Keeratan itu berawal ketika saya membacakan puisi Arab yang berjudul Bulbuli, dan beberapa puisi lainnya yang sebelumnya tidak pernah saya tulis dalam ingatan, apalagi saya tulis dilontar, semua berjalan dengan mengejutkan, pembacaan puisi di al-funun al-sya’biyah (malam budaya) tanpa ada unsur kesengajaan, karena pembawa acara sedikit memaksa untuk saya tanpil, dengan prinsip pantang menolak, saya tanpil dengan puisi-puisi yang tidak terkonsep, tapi Alhamdulillah puisi itu cukup dipahami dan sedikit membuat hiburan bagi tamu-tamu asing dan peserta konfrensi Internasional ADIA (Asosiasi Dosen Ilmu-ilmu Adab), setalah membacakan puisi itu saya turun dengan gontai dan tiba-tiba ada yang manggil, “ta’al shuf ainaiya” (kemari, coba perhatikan mata saya dalam-dalam), subhanallah, kayaknya wajah itu pernah saya lihat, tapi di mana?, kemudian dia “qot roaituka katsiran fi FB”(sungguh saya sering melihat wajahmu di FaceBook), “ana la atawaqa’, altaqi’ ma’aka” (saya tidak menangkka bertemu dengan anda), “ana Qosim”.  , saya tidak merasa bahwa diantara penonton atau peserta konfrensi ada yang memperhatikan saya, dan ia adalah Dr.
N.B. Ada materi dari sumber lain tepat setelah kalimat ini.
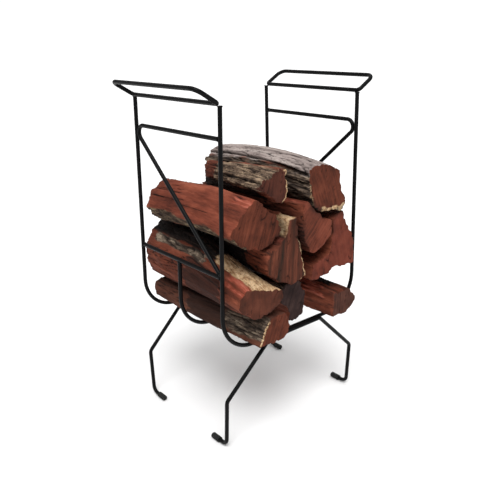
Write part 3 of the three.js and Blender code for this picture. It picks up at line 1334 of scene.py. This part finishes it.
@dataclass
class SplitLog:
    """A split log, carved from a copy of its CAD solid."""

    node: str
    slot: str
    finish: WoodFinish
    seed: int
    patches: tuple[Patch, ...] = ()
    bands: tuple[Band, ...] = ()
    cracks: tuple[Crack, ...] = ()
    swells: tuple[Swell, ...] = ()
    relief: float = 1.0
    ragged_back: float = 0.0
    small_cracks: int = 14
    wander: float = 7.0
    # Reach of the painted shade near the other logs.
    painted_gap_shade_reach: float = 22 * MM
    grain_step: float = 1.7 * MM
    cut: EndCut = EndCut()

    def _blank(self) -> bpy.types.Object:
        """Copy the CAD solid and merge its points.

        Returns:
            The blank.
        """
        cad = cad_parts[self.node]
        blank = bpy.data.objects.new(f"carved_{self.node}", cad.data.copy())
        bpy.context.scene.collection.objects.link(blank)
        Bench.pick(blank)
        Bench.edit_all()
        bpy.ops.mesh.remove_doubles(threshold=MERGE)
        bpy.ops.object.mode_set(mode="OBJECT")
        return blank

    def _others(self) -> BVHTree:
        """Gather the CAD solids of the other logs.

        Returns:
            A tree of their faces.
        """
        places = []
        faces = []
        for name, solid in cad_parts.items():
            if name.startswith("log_") and name != self.node:
                first = len(places)
                faces += [tuple(index + first for index in face.vertices) for face in solid.data.polygons]
                places += [tuple(vertex.co) for vertex in solid.data.vertices]
        return BVHTree.FromPolygons(places, faces)

    def _small_cracks(self) -> tuple[Crack, ...]:
        """Draw the short cracks that every split log has.

        Returns:
            The cracks.
        """
        draw = random.Random(self.seed)
        made = []
        for _ in range(self.small_cracks):
            angle = draw.uniform(-180, 180)
            front = draw.uniform(-0.1, 0.8)
            made.append(Crack(
                angle, angle + draw.uniform(-12, 12), front, front + draw.uniform(0.15, 0.45),
                draw.uniform(0.9, 1.5) * MM, draw.uniform(1.5, 3.2) * MM,
            ))
        return tuple(made)

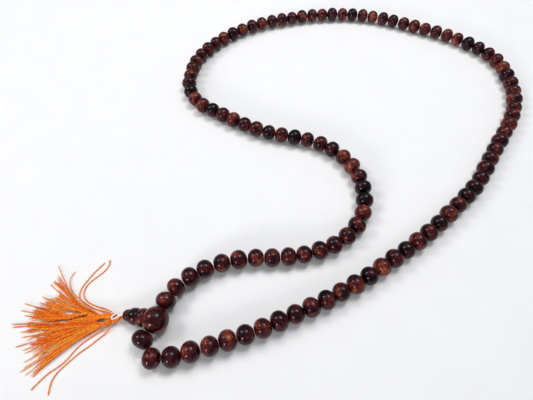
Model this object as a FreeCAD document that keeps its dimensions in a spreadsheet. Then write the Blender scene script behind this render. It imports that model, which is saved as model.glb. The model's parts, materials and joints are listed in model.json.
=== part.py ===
import FreeCAD, Part
import math
import os
import Sketcher

# A string of 108 turned wooden prayer beads, with a larger guru bead, a ridged end bead and a
# thread tassel, lying in an open loop on a flat surface.
#
# Units are millimetres. Z = 0 is the surface and +Z is up. The origin is the middle of the object's
# footprint. The tassel points along -X. Beads are numbered along the string from the guru bead.

Vector = FreeCAD.Vector
X_AXIS = Vector(1, 0, 0)
Z_AXIS = Vector(0, 0, 1)

DRIVING_DIMENSIONS = [
    ("bead_diameter", 8.0),
    ("bead_bore", 1.6),
    ("bead_rim", 2.4),            # flat ring round each mouth of a bead's bore
    ("bead_gap", 0.2),
    ("strand_height", 4.15),      # the string's height over the surface
    ("string_diameter", 0.6),
    ("guru_diameter", 10.3),
    ("guru_bore", 2.3),
    ("ridged_bore", 2.4),
    ("ridged_clearance", 0.15),   # between the guru bead and the dished base of the ridged bead
    ("base_ring_diameter", 7.1),
    ("middle_ring_diameter", 6.7),
    ("tip_ring_diameter", 4.6),
    ("base_ring_end", 7.1),       # distances from the guru bead's centre, along the ridged bead's axis
    ("middle_ring_end", 10.8),
    ("ridged_tip", 13.5),
    ("groove_depth", 0.45),
    ("tail_spacing", 0.8),        # between the string's two tails inside the ridged bead
    ("tail_end", 12.6),
    ("tassel_cord_diameter", 1.5),
    ("thread_diameter", 0.46),
    ("neck_length", 3.4),
    ("neck_width", 5.4),
    ("neck_height", 3.6),
    ("skirt_height", 3.4),
    ("soft_rounding", 1.0),
]

# The string's route, as (x, y, beads on the straight run that starts there). It begins and ends at the
# guru bead's centre. Four of the corners are where the strand flexes, and they form a parallelogram.
STRAND = [
    (-67.3, -96.0, 1),
    (-63.3, -85.0, 1),
    (-59.0, -79.8, 2),
    (-46.8, -72.8, 2),
    (-32.5, -69.8, 2),
    (-18.5, -70.1, 2),
    (-5.0, -68.3, 2),
    (8.2, -63.0, 2),
    (18.5, -52.0, 2),
    (22.0, -37.8, 2),
    (20.0, -24.0, 2),
    (12.5, -12.0, 2),
    (1.0, -4.0, 4),
    (-25.5, 3.5, 2),
    (-38.0, 10.5, 4),
    (-61.0, 26.0, 2),
    (-67.3, 39.0, 2),
    (-67.0, 52.8, 2),
    (-64.0, 66.0, 2),
    (-56.3, 78.0, 2),
    (-46.5, 88.3, 2),
    (-34.5, 96.8, 2),
    (-21.6, 102.8, 4),
    (5.3, 109.4, 3),
    (25.7, 110.6, 2),
    (39.0, 109.2, 2),
    (52.0, 105.7, 2),
    (64.5, 100.0, 4),
    (89.5, 86.5, 2),
    (100.5, 78.2, 2),
    (110.5, 68.0, 2),
    (116.5, 55.3, 3),
    (116.2, 34.2, 2),
    (112.5, 20.7, 2),
    (106.0, 8.2, 4),
    (88.6, -15.1, 3),
    (76.0, -33.0, 2),
    (66.0, -42.5, 3),
    (49.5, -57.0, 2),
    (38.0, -65.5, 4),
    (14.5, -81.0, 3),
    (-4.0, -90.5, 4),
    (-29.5, -101.0, 3),
    (-49.5, -107.0, 2),
    (-63.6, -110.6, 1),
    (-72.6, -109.2, 0),
    (-73.6, -107.37, 1),
    (-67.3, -96.0, 0),
]
FLEX_CORNERS = [15, 27, 36, 43]
FLEX_ANGLE = 10.0                 # degrees by which each of those corners may turn more sharply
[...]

Qosim Hasan Qofah beserta Istri dan anaknya.  Dan yang aneh lagi buat saya, “ana qora’tu kitabakan katsiran fi FB syi’ran kanat atau maqolatan” (saya sering membaca tulisan-tulisanmu di FB, seperti syair dan opini).
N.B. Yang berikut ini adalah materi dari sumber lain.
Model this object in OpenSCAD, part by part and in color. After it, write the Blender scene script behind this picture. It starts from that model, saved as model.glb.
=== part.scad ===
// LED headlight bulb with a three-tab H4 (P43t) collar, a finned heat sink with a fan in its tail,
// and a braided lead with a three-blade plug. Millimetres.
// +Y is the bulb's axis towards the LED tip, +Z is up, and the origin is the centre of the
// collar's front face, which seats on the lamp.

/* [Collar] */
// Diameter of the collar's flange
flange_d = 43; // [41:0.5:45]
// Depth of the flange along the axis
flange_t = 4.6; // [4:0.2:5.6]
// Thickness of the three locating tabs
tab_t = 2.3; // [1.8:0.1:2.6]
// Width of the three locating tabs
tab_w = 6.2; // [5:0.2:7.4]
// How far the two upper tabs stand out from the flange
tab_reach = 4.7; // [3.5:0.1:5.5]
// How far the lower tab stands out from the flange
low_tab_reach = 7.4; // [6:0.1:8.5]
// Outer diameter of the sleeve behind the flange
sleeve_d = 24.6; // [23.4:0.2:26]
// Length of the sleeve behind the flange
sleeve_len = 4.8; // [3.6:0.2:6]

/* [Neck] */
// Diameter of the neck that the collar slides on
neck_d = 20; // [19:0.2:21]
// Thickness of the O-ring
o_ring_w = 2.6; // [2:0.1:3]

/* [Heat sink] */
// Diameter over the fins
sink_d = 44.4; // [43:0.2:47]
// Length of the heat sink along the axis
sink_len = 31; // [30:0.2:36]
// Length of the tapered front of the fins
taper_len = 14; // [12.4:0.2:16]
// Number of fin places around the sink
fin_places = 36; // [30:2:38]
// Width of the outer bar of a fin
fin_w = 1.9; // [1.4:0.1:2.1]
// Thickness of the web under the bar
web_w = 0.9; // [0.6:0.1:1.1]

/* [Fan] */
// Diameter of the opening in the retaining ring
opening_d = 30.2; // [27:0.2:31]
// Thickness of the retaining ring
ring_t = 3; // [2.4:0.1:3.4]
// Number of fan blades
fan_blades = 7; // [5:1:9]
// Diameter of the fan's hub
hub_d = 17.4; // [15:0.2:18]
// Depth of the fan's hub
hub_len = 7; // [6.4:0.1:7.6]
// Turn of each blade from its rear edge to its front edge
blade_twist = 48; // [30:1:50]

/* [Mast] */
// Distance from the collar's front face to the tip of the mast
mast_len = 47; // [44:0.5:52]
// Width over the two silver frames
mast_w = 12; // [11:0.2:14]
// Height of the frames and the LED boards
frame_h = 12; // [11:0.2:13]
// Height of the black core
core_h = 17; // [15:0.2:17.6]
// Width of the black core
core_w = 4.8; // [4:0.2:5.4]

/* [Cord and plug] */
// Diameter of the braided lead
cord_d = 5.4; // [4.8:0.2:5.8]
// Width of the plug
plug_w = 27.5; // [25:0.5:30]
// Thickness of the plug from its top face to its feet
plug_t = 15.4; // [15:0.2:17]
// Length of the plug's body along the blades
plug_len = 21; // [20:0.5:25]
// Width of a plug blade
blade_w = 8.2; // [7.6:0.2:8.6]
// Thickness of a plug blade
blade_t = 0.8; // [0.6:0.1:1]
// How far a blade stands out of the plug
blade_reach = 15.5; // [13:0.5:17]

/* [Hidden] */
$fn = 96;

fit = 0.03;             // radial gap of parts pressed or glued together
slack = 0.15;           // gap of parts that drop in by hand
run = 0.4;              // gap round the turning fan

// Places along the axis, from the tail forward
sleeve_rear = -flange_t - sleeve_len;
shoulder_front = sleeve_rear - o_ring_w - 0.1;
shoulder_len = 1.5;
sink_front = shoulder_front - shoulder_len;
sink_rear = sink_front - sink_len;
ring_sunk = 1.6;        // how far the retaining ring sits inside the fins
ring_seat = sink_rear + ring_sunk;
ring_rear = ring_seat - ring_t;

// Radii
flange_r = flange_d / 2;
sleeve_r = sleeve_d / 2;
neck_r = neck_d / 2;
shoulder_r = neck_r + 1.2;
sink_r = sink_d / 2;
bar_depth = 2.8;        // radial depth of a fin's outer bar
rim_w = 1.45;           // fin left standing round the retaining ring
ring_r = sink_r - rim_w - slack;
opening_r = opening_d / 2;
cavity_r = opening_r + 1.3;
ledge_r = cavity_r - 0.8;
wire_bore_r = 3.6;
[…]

Saya hanya bisa diam, dalam keindahan, ia selalu muncul dengan syair-syairnya yang menawan dalam FB saya, dan ternyata ia juga sering membaca tulisan-tulisan saya (puisi dan opini yang ditulis dengan bahasa Arab),  dan hari malam itu saya bisa bertatap muka dengan seorang penulis Arab yang cukup produktif. Subhanllah, keindahan putaran bumi, mebawa aku mengitari Libia, Mesir, Sudan, Qotar, Arab Saudi ..meskipun bukan tubuh tapi dengan sejuta rasa. Dr. Qosim diantaranya, seorang dosen di Universitas Jabal Gharbi Libia.
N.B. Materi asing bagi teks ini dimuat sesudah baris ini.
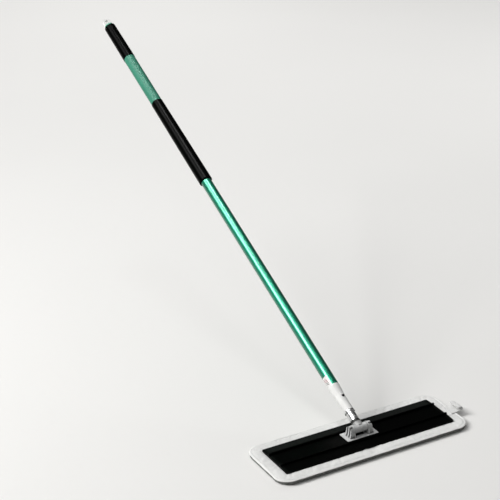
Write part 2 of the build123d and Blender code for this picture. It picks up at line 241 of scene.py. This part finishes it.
def cast_grey(name="cast_grey", handle=False):
    m = Mat(name, Metallic=0.1, Specular_IOR_Level=0.15)
    skin = m.noise(m.place(handle), 0.9, 5, 0.62)
    cloud = m.noise(m.place(handle, (9, 9, 9)), 1.0, 3, 0.5)
    pits = m.voronoi(m.place(handle, (1.4, 1.4, 1.4)), 1.0, "SMOOTH_F1")
    tone = m.ramp(cloud, (0.3, (0.52, 0.525, 0.52)), (0.55, (0.61, 0.615, 0.61)),
                  (0.8, (0.68, 0.685, 0.68)))
    # painted shade: the colour darkens in the casting's corners and recesses, where ambient occlusion is
    # high
    ao = m.node("ShaderNodeAmbientOcclusion", values={"Distance": 7 * MM}, samples=12)
    painted_crevice_shade = m.ramp(ao.outputs["AO"], (0.15, (0.10, 0.10, 0.097)), (0.50, (0.45, 0.45, 0.445)),
                   (0.90, (1.0, 1.0, 1.0)))
    tone_with_painted_shade = m.mix(1.0, tone, painted_crevice_shade, "MULTIPLY")
    if handle:
        # painted shade: the neck darkens part of the way from about 2 mm along the handle and is fully
        # dark from 12.6 mm up, a dark ring standing in for the shaded gap under the turning sleeve
        s = m.node("ShaderNodeSeparateXYZ", {0: m.place(True)}).outputs[2]
        ring = m.ramp(m.math("DIVIDE", s, 20.0), (0.10, (0.0, 0.0, 0.0)), (0.30, (0.34, 0.34, 0.34)),
                      (0.56, (0.46, 0.46, 0.46)), (0.63, (1.0, 1.0, 1.0)))
        tone_with_painted_shade = m.mix(ring, tone_with_painted_shade, (0.05, 0.05, 0.048))
    m.colour(tone_with_painted_shade)
    m.rough(m.span(skin, 0.3, 0.75, 0.50, 0.64))
    return m.bump((skin, 0.10, 0.3), (pits, 0.06, 0.2)).m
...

Pertemuan itu berlanjut, ketika saya menemani rihlah (refreshing) bagi rombongan konfrensi Internasional yang berasal dari Timur Tengan , menuju sallal (air terjun) Coban Rondo, dan taman rekreasi Selecta, diperjalanan saya membacakan syair-syair Arab saya, diantaranya :
بقربانك
قرب حبي بقرب قلبك # وبعد حبي لبعد بالك
قريبا ليس بقر بدنك # لكن قلبى يتعلق بقلبك
مزق شوقى لفتح ما فيك # وانت لا تخفى في عينك
انفقت وقتى بتبحرك # وانا اتموج بلا سفينتك

فـــــــــوق الحب

طار جسمي
بأجنحة حبيتي بها
فتبسمت، فر قلبي لقربها
قلت : لا تحزني لأن الحب مع المحب
ولولا تأتيني بجسدك فأتني بقلبك
وطرقنى بشوقك
لأفتح باب قلبي لحبك

dan beberapa guyonan lainnya, …ya..minimal membuat tersenyum mereka. Beberapa jam kemudian, bis UIN Maliki Malang merapat ke tempat parkiran, saya turun dan tidak menyia-nyiakan waktu untuk sedikit berbicara tentang beberapa hal yang berkaitan dengan dunia kesusastraan Arab, dan juga tentang sastra yang digandrungi Dr. Qosim sendiri, ternyata ia sangat suka syair-syair ghazal (puisi-puisi cinta), dan beberapa kalimat puisinya yang terbaru ditunjukkan pada saya ketika di Fakultas, sungguh indah sekali.
Selain Dr. Qosim, saya bertemu dengan dosen-dosen Sastra Arab yang sudah melalang buana di dunia kesusastraan Arab…..Dr. Muhammad bin Abdullah al-munawwar dan Dr. Ramadhan Ahmad Abdu An-naby Amir.  Yang insyallah saya ceritakan dikesempatan yang lain.